Re: Git commit generation numbers

Linus Torvalds <torvalds@xxxxxxxxxxxxxxxxxxxx> · Fri, 15 Jul 2011 14:17:26 -0700

On Fri, Jul 15, 2011 at 12:48 PM, Jeff King <peff@xxxxxxxx> wrote:
>
> Having the information in two different places is my concern, too. And I
> think the fundamental difference between putting it inside or outside
> the commit sha1 (where outside encompasses putting it in a cache, in the
> pack-index, or whatever), is that I see the commit sha1 as somehow more
> "definitive". That is, it is the sole data we pass from repo to repo
> during pushes and pulls, and it is the thing that is consistency-checked
> by hashes.

Sure. That is also the data that is the same for everybody.

That's a big deal, in the sense that it's the only thing we should
rely on if we want consistent behavior. Immediately if core
functionality starts using any other data, behavior becomes "local".
And I think that's really *really* dangerous.

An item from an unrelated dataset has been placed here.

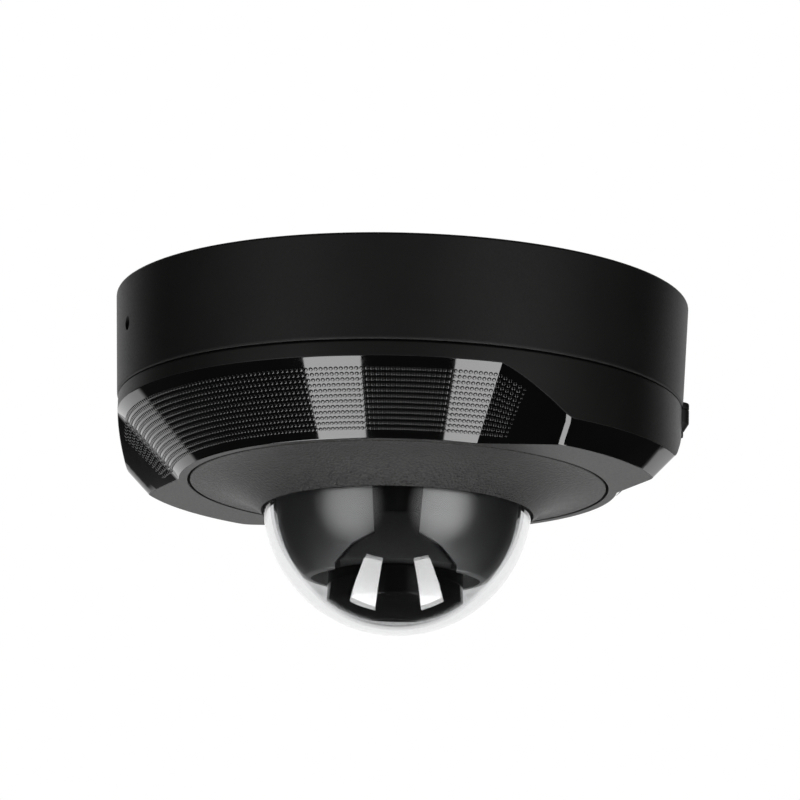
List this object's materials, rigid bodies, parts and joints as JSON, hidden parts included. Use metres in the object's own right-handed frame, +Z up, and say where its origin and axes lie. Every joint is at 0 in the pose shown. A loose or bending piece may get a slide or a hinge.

Sure, we have "local behavior" in a lot of small details. We very much
intentionally have it in the ref-logs, and since branches and tags are
local we also have it in things like "--decorate", which obviously
depends on exactly which local refs you have.

We also have local behavior in things like .git/config etc files, so
git can behave very differently for different people even with what is
otherwise an identical repository.

So local behavior is good and expected for some things. We *want* it
for things like colorization decisions, we want it for aliases, and we
want it for branch naming.

But really core behavior shouldn't depend on local information. I
think it would be wrong if something like a merge base decision would
be based on any local information.

For example, should it matter whether something is packed or not? I
really don't think so. That's a pretty random implementation detail,
and if we get different end results because some commit happens to be
packed, vs not packed (because, say, we'd be hiding generation
information in the pack) that would be wrong.

Now, we do have things like merge resolution caches etc (which
obviously do save and use local information again), but I think that's
pretty well clarified.

> So if there is an inconsistency between what the parent pointers
> represent, and what the generation number in "outside" storage says,
> then the outside storage is wrong, and the parent pointers are the right
> answer. It becomes a lot more fuzzy to me if there is an inconsistency
> between what the parent pointers represent, and what the generation
> number says.

So I really don't see why you harp on that. If the generation counters
are in the objects THEY BY DEFINITION CANNOT BE INCONSISTENT.

That's a big issue.

Sure, they may be LYING, but that's a different thing entirely. They
will be lying to everybody consistently. There would never be any
question about what the generation number of a commit is.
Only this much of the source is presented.